- WHAT TO WORK ON -
Comb through the entries for "update" and pull out each line that holds it.

- RECORDS FOR THIS TASK -

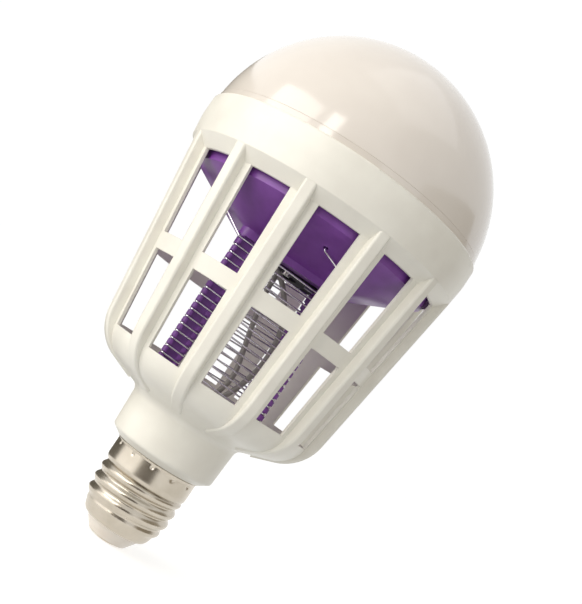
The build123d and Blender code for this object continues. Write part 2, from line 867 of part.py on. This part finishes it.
with BuildPart() as uv_board_screws:
    with BuildSketch(turned(uv_bottom_z)):
        with GridLocations(0, 2 * uv_screw_offset, 1, 2):
            Circle(uv_head_radius)
    extrude(amount=-uv_head_height)
    with BuildSketch(turned(uv_bottom_z)):
        with GridLocations(0, 2 * uv_screw_offset, 1, 2):
            Circle(uv_screw_radius - wire_clearance)
    extrude(amount=uv_board_thickness + uv_screw_depth - seat_clearance)
uv_board_screws.part.label = "uv_board_screws"
export_step(uv_board_screws.part, "parts/uv_board_screws.step")

for name, side in (("uv_lead_positive", 1), ("uv_lead_negative", -1)):
    with BuildPart() as uv_lead:
        with BuildSketch(turned(uv_top_z)):
            with Locations((uv_lead_x, side * uv_lead_offset)):
                Circle(thin_lead_radius)
        extrude(amount=driver_z - uv_top_z)
    uv_lead.part.label = name
    export_step(uv_lead.part, f"parts/{name}.step")

# Mains leads, bowed through the cage from the cap to the driver board
live_route = (
    (0, 0, contact_shank_z),
    (0, 0, 18.5),
    (1.6, -1.2, 30.0),
    (2.0, -1.6, 42.0),
    (4.2, -1.6, 51.0),
    (8.2, -1.5, 59.5),
    (10.2, -1.5, 70.0),
    (8.8, -1.5, 80.5),
    (3.6, -1.5, 89.2),
    (-3.2, -1.5, 95.2),
    (-6.2, -1.5, 99.2),
    (-6.2, -1.5, driver_z),
)
live_lead = lead_solid(live_route, lead_radius)
live_lead.label = "live_lead"
export_step(live_lead, "parts/live_lead.step")

neutral_foot = (shell_bore - neutral_foot_gap, 1.5, 15.5)
neutral_route = (
    neutral_foot,
    (8.8, 1.7, 22.5),
    (5.4, 2.0, 32.0),
    (2.4, 2.2, 42.0),
    (2.9, 2.2, 51.0),
    (5.3, 2.0, 60.0),
    (2.7, 2.0, 69.5),
    (0.4, 2.0, 78.5),
    (-1.5, 2.0, 87.5),
    (-1.4, 2.4, 96.0),
    (-1.4, 2.4, driver_z),
)
neutral_lead = lead_solid(neutral_route, lead_radius)
neutral_lead.label = "neutral_lead"
export_step(neutral_lead, "parts/neutral_lead.step")

# Short leads from the driver board over the edge of the light board's hole
for name, side in (("led_lead_positive", led_lead_offset), ("led_lead_negative", -led_lead_offset)):
    led_route = (
        (led_lead_foot_x, side, driver_top),
        (led_lead_foot_x, side, led_board_top + led_lead_low_arch),
        (heat_plate_hole + led_lead_hook, side, led_board_top + led_lead_high_arch),
        (heat_plate_hole + led_lead_reach, side, led_board_top + led_lead_drop),
        (heat_plate_hole + led_lead_reach, side, led_board_top),
    )
    led_lead = lead_solid(led_route, thin_lead_radius)
    led_lead.label = name
    export_step(led_lead, f"parts/{name}.step")

# Screw shell: skirt, threaded wall and rolled end of thin sheet
thread_z = skirt_bottom_z - skirt_step_height
taper_z = shell_end_z + shell_taper_height
with BuildPart() as screw_shell:
    with BuildSketch(Plane.XZ):
        with BuildLine():
            Polyline(
                (skirt_radius + skirt_flare, neck_bottom_z),
                (skirt_radius, neck_bottom_z - skirt_flare_height),
                (skirt_radius, skirt_bottom_z),
                (thread_root_radius, thread_z),
                (thread_root_radius, taper_z),
                (shell_end_radius, shell_end_z),
                (shell_end_radius - shell_wall, shell_end_z),
                (thread_root_radius - shell_wall, taper_z),
                (thread_root_radius - shell_wall, thread_z),
                (skirt_radius - shell_wall, skirt_bottom_z),
                (skirt_radius - shell_wall, neck_bottom_z - skirt_flare_height),
                (skirt_radius - shell_wall + skirt_flare, neck_bottom_z),
                close=True,
            )
        make_face()
    revolve(axis=Axis.Z)
    with BuildLine(Plane.XY.offset(thread_low_z)) as thread_path:
        Helix(thread_pitch, thread_pitch * thread_turns, thread_root_radius)
    thread_foot = thread_path.line @ 0
    ridge_foot = shell_wall / 2
    with BuildSketch(Plane(origin=thread_foot, x_dir=(1, 0, 0), z_dir=thread_path.line % 0)):
        with BuildLine():
            ThreePointArc(
                (-ridge_foot, -thread_half_width),
                (thread_crest_radius - thread_root_radius, 0),
                (-ridge_foot, thread_half_width),
            )
            Line((-ridge_foot, thread_half_width), (-ridge_foot, -thread_half_width))
        make_face()
    sweep(path=thread_path.line, is_frenet=True)
    for dimple in range(dimple_count):
        angle = 2 * pi * (dimple + dimple_shift) / dimple_count
        outward = Vector(cos(angle), sin(angle), 0)
        place = outward * skirt_radius + Vector(0, 0, neck_bottom_z - dimple_drop)
        with BuildSketch(Plane(origin=place, z_dir=outward)):
            Circle(dimple_radius)
    extrude(amount=-dimple_depth, mode=Mode.SUBTRACT)
screw_shell.part.label = "screw_shell"
export_step(screw_shell.part, "parts/screw_shell.step")

# Insulator cone with its plug inside the shell's end
insulator_bore = contact_shank_radius + press_clearance
plug_radius = shell_end_radius - shell_wall - press_clearance
with BuildPart() as cap_insulator:
    with BuildSketch(Plane.XZ):
        with BuildLine():
            Polyline(
                (insulator_bore, contact_thickness),
                (contact_radius + press_clearance, contact_thickness),
                (contact_radius + press_clearance, insulator_tip_z),
                (insulator_tip_radius, insulator_tip_z),
                (shell_end_radius - insulator_edge, shell_end_z - insulator_edge),
                (shell_end_radius - insulator_edge, shell_end_z),
                (plug_radius, shell_end_z),
                (plug_radius, shell_end_z + insulator_plug_height),
                (insulator_bore, shell_end_z + insulator_plug_height),
                close=True,
            )
        make_face()
    revolve(axis=Axis.Z)
cap_insulator.part.label = "cap_insulator"
export_step(cap_insulator.part, "parts/cap_insulator.step")

# Centre contact: button and shank
with BuildPart() as centre_contact:
    with BuildSketch(Plane.XZ):
        with BuildLine():
            Polyline(
                (0, 0),
                (contact_radius - contact_rounding, 0),
                (contact_radius, contact_rounding),
                (contact_radius, contact_thickness),
                (contact_shank_radius, contact_thickness),
                (contact_shank_radius, contact_shank_z),
                (0, contact_shank_z),
                close=True,
            )
        make_face()
    revolve(axis=Axis.Z)
centre_contact.part.label = "centre_contact"
export_step(centre_contact.part, "parts/centre_contact.step")

# Solder: a ring round the live lead on the shank, and a bead from the neutral lead to the shell
with BuildPart() as live_solder:
    with BuildSketch(Plane.XY.offset(contact_shank_z)):
        Circle(contact_shank_radius)
        Circle(lead_radius + wire_clearance, mode=Mode.SUBTRACT)
    extrude(amount=solder_height)
live_solder.part.label = "live_solder"
export_step(live_solder.part, "parts/live_solder.step")

foot_x, foot_y, foot_z = neutral_foot
bead_start = foot_x + lead_radius + wire_clearance
bead_reach = foot_y + solder_bead_radius
bead_end = sqrt(shell_bore**2 - bead_reach**2)
with BuildPart() as neutral_solder:
    with BuildSketch(Plane(origin=(bead_start, foot_y, foot_z + solder_bead_radius), z_dir=(1, 0, 0))):
        Circle(solder_bead_radius)
    extrude(amount=bead_end - bead_start)
neutral_solder.part.label = "neutral_solder"
export_step(neutral_solder.part, "parts/neutral_solder.step")
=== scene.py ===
# %% [markdown]
# # An insect killer light bulb
# The bulb screws into a lampholder. A milky dome gives white light, and under it
# a white cage of twelve window columns holds a purple frame that is wound with
# thin grid wires. The CAD model gives every size. This lesson gives the looks:
# it keeps the CAD solids whose shape is right and makes new pieces where the
# real one is softer than the solid.

import json
import math

import bmesh
import bpy
from mathutils import Matrix, Vector


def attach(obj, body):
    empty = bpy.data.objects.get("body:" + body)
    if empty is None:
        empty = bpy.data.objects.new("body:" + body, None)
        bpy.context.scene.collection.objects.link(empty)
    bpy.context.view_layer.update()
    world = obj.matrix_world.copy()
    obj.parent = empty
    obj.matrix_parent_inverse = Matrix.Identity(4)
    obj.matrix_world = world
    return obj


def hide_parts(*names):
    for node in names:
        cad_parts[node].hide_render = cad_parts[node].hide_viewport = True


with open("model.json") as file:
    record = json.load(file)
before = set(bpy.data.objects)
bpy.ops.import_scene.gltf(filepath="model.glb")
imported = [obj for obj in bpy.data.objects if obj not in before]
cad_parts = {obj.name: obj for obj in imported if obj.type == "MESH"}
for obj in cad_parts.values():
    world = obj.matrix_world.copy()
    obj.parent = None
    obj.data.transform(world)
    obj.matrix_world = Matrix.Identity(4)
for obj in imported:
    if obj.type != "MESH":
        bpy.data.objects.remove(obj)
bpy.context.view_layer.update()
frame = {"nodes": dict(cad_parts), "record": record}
nodes = frame["nodes"]
print("CAD nodes:", len(nodes))

# %% [markdown]
# ## The camera
# The photograph was taken from the side, a little below the middle of the bulb,
# with the camera rolled so that the bulb leans to the right. The camera could be
# turned by three angles, but it is easier to check when it is set by where it
# stands, along which line it looks and how far it is rolled about that line.
# The bulb itself stays upright in the CAD frame.

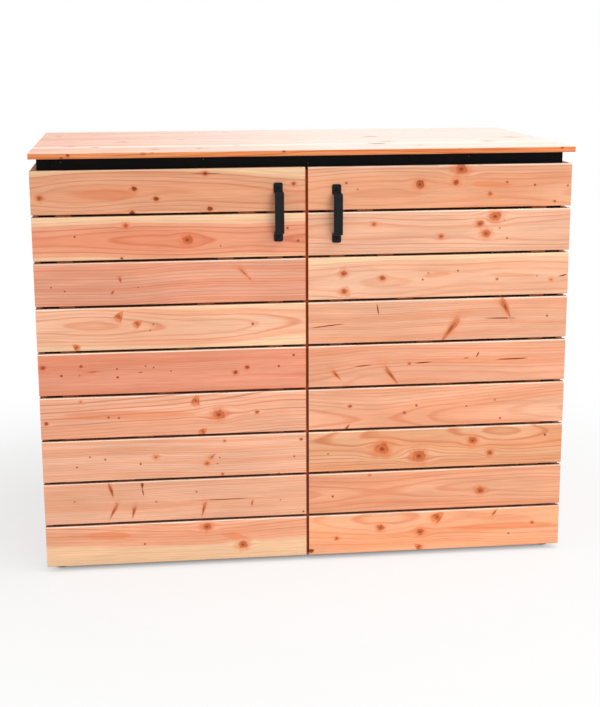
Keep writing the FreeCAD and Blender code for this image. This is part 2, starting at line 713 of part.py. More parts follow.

- SOLUTION FOR THIS TASK -
    bpy.context.view_layer.update()
bpy.context.view_layer.update()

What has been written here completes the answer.